• **AIM OF THE EXERCISE**
Say how many lines in the data below contain the word "None", and give no other text.

===== SUPPLIED INFORMATION

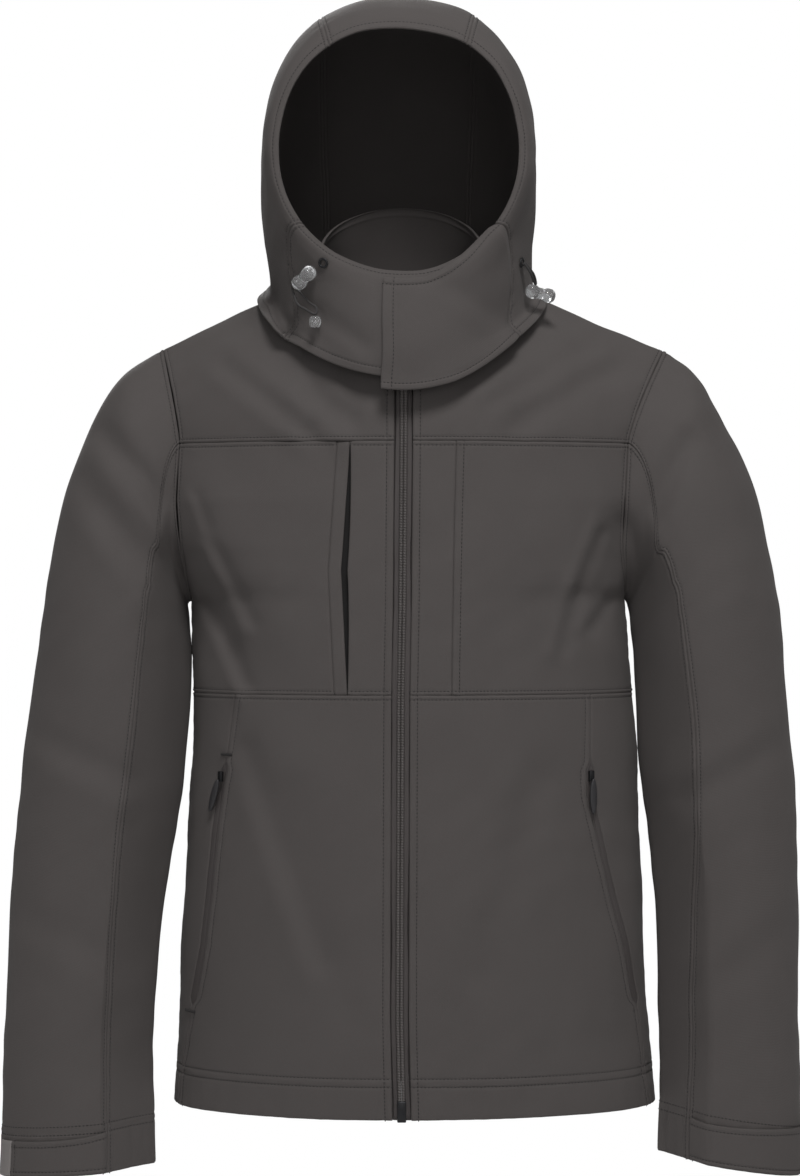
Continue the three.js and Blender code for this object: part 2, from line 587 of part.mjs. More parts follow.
// Stand collar inside the hood, open at the zip
const COLLAR_LIFT = 1.7;
const COLLAR_STEPS = 5;
const collarGap = (Math.asin((ZIP_HALF + SEAM) / NECK.halfWidth) * 180) / Math.PI;
const collarTurns = [];
for (let k = 0; k <= COLLAR_STEPS; k += 1) {
  collarTurns.push(mix(collarGap, 90, k / COLLAR_STEPS));
}
for (let k = 1; k <= COLLAR_STEPS; k += 1) {
  collarTurns.push(mix(90, 180, k / COLLAR_STEPS));
}
const collarShares = collarTurns.map((turn) => (turn - collarGap) / (360 - 2 * collarGap));
const mirrored = collarShares.slice(0, -1).reverse().map((share) => 1 - share);
addPatch("collar", "cloth", (u, v) => {
  const turned = mix(collarGap, 360 - collarGap, u);
  const fromFront = turned < 180 ? turned : 360 - turned;
  const side = turned < 180 ? "left" : "right";
  const face = fromFront < 90 ? "front" : "back";
  const base = neckPoint(side, face, rad(face === "front" ? fromFront : 180 - fromFront));
  base.z += COLLAR_LIFT;
  const opened = fromFront + 5 * v * clamp((90 - fromFront) / 85, 0, 1);
  const row = v * (COLLAR.length - 1);
  const point = loopPoint(COLLAR, turned < 180 ? opened : -opened, row, 1);
  return row >= 1 ? point : base.lerp(point, row);
}, [1, 5], { us: [...collarShares, ...mirrored], centre: () => vec(HOOD_MIDDLE, -8, 10) });

// Front zip, in the gap between the fronts
function middleDepth(z) {
  if (z <= YOKE_Z) {
    return folded(vec(atLevel(MIDDLE, "x", z), atLevel(TORSO, "front", z), z)).y;
  }
  const t = clamp((z - YOKE_Z) / (NECK.frontZ - YOKE_Z), 0, 1);
  const rise = clamp((z - NECK.frontZ) / 54, 0, 1);
  return mix(atLevel(TORSO, "front", YOKE_Z), NECK.frontY, t ** 2.2) - 2 * rise;
}
const ZIP_LEVELS = [-722, -708, -640, -550, -470, -418, -366, -325, -285, -240, -200, -150,
  -130, -112, -95, -80, -66, -48, -24];
const TAPE_DEPTH = 1.6;
const CHAIN_DEPTH = TAPE_DEPTH - 0.5 - CHAIN_WALL;
function addStrip(name, look, x0, x1, levels, depth, wall) {
  const low = levels[0];
  const high = levels[levels.length - 1];
  addPatch(name, look, (u, v) => {
    const z = mix(low, high, v);
    return vec(atLevel(MIDDLE, "x", z) + mix(x0, x1, u), middleDepth(z) + depth, z);
  }, [1, 1], {
    vs: levels.map((z) => (z - low) / (high - low)),
    wall,
    centre: (u, v) => vec(0, 0, mix(low, high, v)),
  });
}
addStrip("zip_tape_r", "tape", -ZIP_HALF, -0.2, ZIP_LEVELS, TAPE_DEPTH, TAPE_WALL);
addStrip("zip_tape_l", "tape", 0.2, ZIP_HALF, ZIP_LEVELS, TAPE_DEPTH, TAPE_WALL);
addStrip("zip_chain", "chain", -CHAIN_HALF, CHAIN_HALF, ZIP_LEVELS.slice(1, -1), CHAIN_DEPTH,
  CHAIN_WALL);

// Plain block by its middle and sizes, turned about Z
const UP = vec(0, 0, 1);
function addBlock(name, look, middle, size, turn = 0) {
  const [hx, hy, hz] = size.map((value) => value / 2);
  const corners = [];
  for (const [sx, sy, sz] of [[-1, -1, -1], [1, -1, -1], [1, 1, -1], [-1, 1, -1],
    [-1, -1, 1], [1, -1, 1], [1, 1, 1], [-1, 1, 1]]) {
    corners.push(vec(sx * hx, sy * hy, sz * hz).applyAxisAngle(UP, turn).add(middle));
  }
  addBody(name, look, corners, [[0, 2, 1], [0, 3, 2], [4, 5, 6], [4, 6, 7], [0, 1, 5], [0, 5, 4],
    [1, 2, 6], [1, 6, 5], [2, 3, 7], [2, 7, 6], [3, 0, 4], [3, 4, 7]]);
}
const ZIP_ENDS = [
  { name: "zip_box", z: -717.4, proud: 0.6, size: [7.6, 3.2, 18] },
  { name: "zip_slider", z: -40.6, proud: 0.9, size: [9, 3.4, 14] },
];
for (const { name, z, proud, size } of ZIP_ENDS) {
  addBlock(name, "metal", vec(atLevel(MIDDLE, "x", z), middleDepth(z) - proud, z), size);
}

// Hand-pocket zips: tape in the seam gap, slider at the top, oval pull hanging from it
const POCKET_SLIDER = { size: [5, 3, 9], proud: 2.0, z: { right: -437, left: -436 } };
const PULL = { wide: 7, tall: 30, wall: 2.2, proud: 2.9, drop: 2.5, turn: { right: 0.38, left: 0 } };
const PULL_CORNERS = 14;
for (const [side, sign] of Object.entries(SIDES)) {
  const tag = SHORT[side];
  const seat = (z, off) => {
    const x = atLevel(POCKET_SEAM, side, z) + off;
    return torsoPoint(side, "front", z, shareAt(side, z, x));
  };
  addPatch(`pocket_zip_${tag}`, "tape", (u, v) => {
    const z = mix(POCKET_ZIP.bottom + POCKET_ZIP.shortLow, POCKET_ZIP.top - POCKET_ZIP.shortHigh, v);
    return seat(z, sign * mix(-1, 1, u) * (POCKET_ZIP.half - POCKET_ZIP.inset[side]));
  }, [1, 12], { wall: TAPE_WALL, lift: -TAPE_BACK, centre: (u, v) => TORSO_CENTRE(-530) });
  const z = POCKET_SLIDER.z[side];
  const slope = seat(z, 1).sub(seat(z, -1));
  const facing = Math.atan2(slope.y, slope.x);
  const outward = vec(Math.sin(facing), -Math.cos(facing), 0);
  const slider = seat(z, 0).addScaledVector(outward, POCKET_SLIDER.proud);
  addBlock(`pocket_slider_${tag}`, "metal", slider, POCKET_SLIDER.size, facing);
  const pull = slider.clone().addScaledVector(outward, PULL.proud).add(vec(0, 0, -PULL.drop));
  const steps = PULL_CORNERS;
  const corners = [];
  for (const y of [-PULL.wall / 2, PULL.wall / 2]) {
    for (let k = 0; k < steps; k += 1) {
      const angle = (2 * Math.PI * k) / steps;
      const drop = ((Math.cos(angle) - 1) * PULL.tall) / 2;
      const corner = vec((Math.sin(angle) * PULL.wide) / 2, y, drop);
      corner.applyAxisAngle(vec(0, 1, 0), PULL.turn[side]).applyAxisAngle(UP, facing);
      corners.push(corner.add(pull));
    }
  }
  const triangles = [];
  for (let k = 0; k < steps; k += 1) {
    const next = (k + 1) % steps;
    triangles.push([k, next, steps + next], [k, steps + next, steps + k]);
    if (k > 0 && k < steps - 1) {
      triangles.push([0, k + 1, k], [steps, steps + k, steps + k + 1]);
    }
  }
  addBody(`pocket_pull_${tag}`, "pull", corners, triangles);
}

// Hood hardware: eyelets, clear cord locks with a cord end, and the draw cord between them
const CORD_RADIUS = 1.0;
const LOCK_PROFILE = [
  [-13, 4.2], [-11, 6], [-5, 6.2], [-3, 5], [3, 5], [5, 6.2], [11, 6], [13, 4.2],
];
const BEAD_PROFILE = [[-4.8, 3.6], [-3, 5], [3, 5], [4.8, 3.6]];
const EYELET = { outer: 4.6, inner: 2.4, tall: 1 };
const AROUND = 12;

// Outward direction of the hood, and a point held off its surface
function hoodOut(degrees, row) {
  const du = hoodPoint(degrees + 1, row).sub(hoodPoint(degrees - 1, row));
  const dv = hoodPoint(degrees, row + 0.05).sub(hoodPoint(degrees, row - 0.05));
  const out = du.cross(dv).normalize();
  return out.dot(hoodPoint(degrees, row).sub(hoodCentre())) > 0 ? out : out.negate();
}
const overHood = (degrees, row, height) =>
  hoodPoint(degrees, row).addScaledVector(hoodOut(degrees, row), height);

// Two directions square to an axis
function squareTo(axis) {
  const first = axis.clone().cross(Math.abs(axis.z) < 0.9 ? UP : vec(1, 0, 0)).normalize();
  return [first, axis.clone().cross(first).normalize()];
}

// Joins rings of corners into a tube; closed ends unless the rings come back on themselves
function addRings(name, look, rings, looped) {
  const corners = rings.flat();
  const sides = rings[0].length;
  const triangles = [];
  const rows = looped ? rings.length : rings.length - 1;
  for (let i = 0; i < rows; i += 1) {
    const low = i * sides;
    const high = ((i + 1) % rings.length) * sides;
    for (let k = 0; k < sides; k += 1) {
      const next = (k + 1) % sides;
      triangles.push([low + k, low + next, high + next], [low + k, high + next, high + k]);
    }
  }
  if (!looped) {
    const end = (rings.length - 1) * sides;
    for (let k = 1; k < sides - 1; k += 1) {
      triangles.push([0, k + 1, k], [end, end + k, end + k + 1]);
    }
  }
  addBody(name, look, corners, triangles);
}

const ringAt = (middle, [first, second], radius, sides) => Array.from({ length: sides }, (_, k) => {
  const angle = (2 * Math.PI * k) / sides;
  return middle.clone().addScaledVector(first, radius * Math.cos(angle))
    .addScaledVector(second, radius * Math.sin(angle));
});

function addTurned(name, look, middle, axis, profile) {
  const square = squareTo(axis);
  addRings(name, look, profile.map(([along, radius]) =>
    ringAt(middle.clone().addScaledVector(axis, along), square, radius, AROUND)), false);
}

function addEyelet(name, degrees, row) {
  const out = hoodOut(degrees, row);
  const square = squareTo(out);
  const ring = (radius, height) => ringAt(overHood(degrees, row, height), square, radius, AROUND);
  const low = 0.5;
  const high = low + EYELET.tall;
  addRings(name, "metal", [ring(EYELET.inner, low), ring(EYELET.outer, low),
    ring(EYELET.outer, high), ring(EYELET.inner, high)], true);
}

function addCord(name, points) {
  const curve = new THREE.CatmullRomCurve3(points);
  const count = 18;
  const frames = curve.computeFrenetFrames(count, false);
  const rings = Array.from({ length: count + 1 }, (_, k) =>
    ringAt(curve.getPointAt(k / count), [frames.normals[k], frames.binormals[k]], CORD_RADIUS, 6));
  addRings(name, "cord", rings, false);
}

addEyelet("eyelet_r", -34, 2.0);
addEyelet("eyelet_l", 60.4, 4.05);

// Right side: the lock hangs slanting, the cord loops down to its end
const lockTop = overHood(-36.5, 2.5, 7.2);
const lockFoot = overHood(-46, 4.05, 7.2);
const lockAxis = lockFoot.clone().sub(lockTop).normalize();
addTurned("cord_lock_r", "clear", lockTop.clone().lerp(lockFoot, 0.5), lockAxis, LOCK_PROFILE);
const beadMiddle = overHood(-37, 5.35, 7.5);
addTurned("cord_end_r", "clear", beadMiddle, UP.clone(), BEAD_PROFILE);
const lockEnd = lockTop.clone().lerp(lockFoot, 0.5).addScaledVector(lockAxis, 16.4);
const loopFoot = beadMiddle.clone().add(vec(0, 0, 6.6));
const across = vec(1, 0, 0);
addCord("hood_cord_r", [
  lockEnd.clone().addScaledVector(across, -1.6),
  lockEnd.clone().lerp(loopFoot, 0.45).addScaledVector(across, -5.5).add(vec(0, 0, -3)),
  lockEnd.clone().lerp(loopFoot, 0.8).addScaledVector(across, -5.0),
  loopFoot,
  lockEnd.clone().lerp(loopFoot, 0.75).addScaledVector(across, 5.5),
  lockEnd.clone().lerp(loopFoot, 0.4).addScaledVector(across, 5.5).add(vec(0, 0, -3)),
  lockEnd.clone().addScaledVector(across, 1.8),
]);

// Left side: the lock lies across and stands out past the edge of the hood
const sideLock = overHood(66, 5.4, 14.0);
const sideAxis = vec(0.9, 0.38, -0.2).normalize();
addTurned("cord_lock_l", "clear", sideLock, sideAxis, LOCK_PROFILE);
const holeOut = hoodOut(60.4, 4.05);
const hole = overHood(60.4, 4.05, 2.7);
const lockSide = sideLock.clone().add(vec(0, 0, 8.1)).addScaledVector(sideAxis, -5);
const apart = holeOut.clone().cross(UP).normalize();
addCord("hood_cord_l", [
  hole.clone().addScaledVector(apart, -1.5),
  hole.clone().lerp(lockSide, 0.5).addScaledVector(apart, -3.4).addScaledVector(holeOut, 2),
  lockSide.clone().addScaledVector(apart, -2.2),
  lockSide.clone().addScaledVector(apart, 2.2),
  hole.clone().lerp(lockSide, 0.5).addScaledVector(apart, 3.4).addScaledVector(holeOut, 2),
  hole.clone().addScaledVector(apart, 1.5),
]);

export default jacket;
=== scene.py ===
"""Hooded softshell jacket: the finished look, built over the CAD frame."""

from __future__ import annotations

import logging
import math
from dataclasses import dataclass, field, replace
from enum import Enum
from typing import Callable, Sequence

import bmesh
import bpy
import numpy as np
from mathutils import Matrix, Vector


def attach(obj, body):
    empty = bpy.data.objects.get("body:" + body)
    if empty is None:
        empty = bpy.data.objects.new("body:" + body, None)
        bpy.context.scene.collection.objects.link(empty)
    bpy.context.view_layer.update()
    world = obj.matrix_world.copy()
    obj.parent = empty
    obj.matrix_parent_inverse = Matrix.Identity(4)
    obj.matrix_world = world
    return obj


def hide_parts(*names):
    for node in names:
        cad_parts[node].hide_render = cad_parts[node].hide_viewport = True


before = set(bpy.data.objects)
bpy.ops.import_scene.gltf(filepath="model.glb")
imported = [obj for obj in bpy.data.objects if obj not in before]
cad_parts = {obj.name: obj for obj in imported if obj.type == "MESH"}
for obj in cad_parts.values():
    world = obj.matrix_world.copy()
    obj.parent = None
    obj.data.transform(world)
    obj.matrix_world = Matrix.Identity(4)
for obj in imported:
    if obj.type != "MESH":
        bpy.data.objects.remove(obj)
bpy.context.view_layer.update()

log = logging.getLogger("jacket")
Array = np.ndarray
Rows = Sequence[tuple[float, ...]]
Triple = tuple[float, float, float]
Line = Callable[[Array], Array]
Surface = Callable[[Array, Array], Array]
Lines = dict[int, tuple[float, ...]]
Material, Piece = bpy.types.Material, bpy.types.Object
MM = 0.001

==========

• **FINISHED ANSWER**
3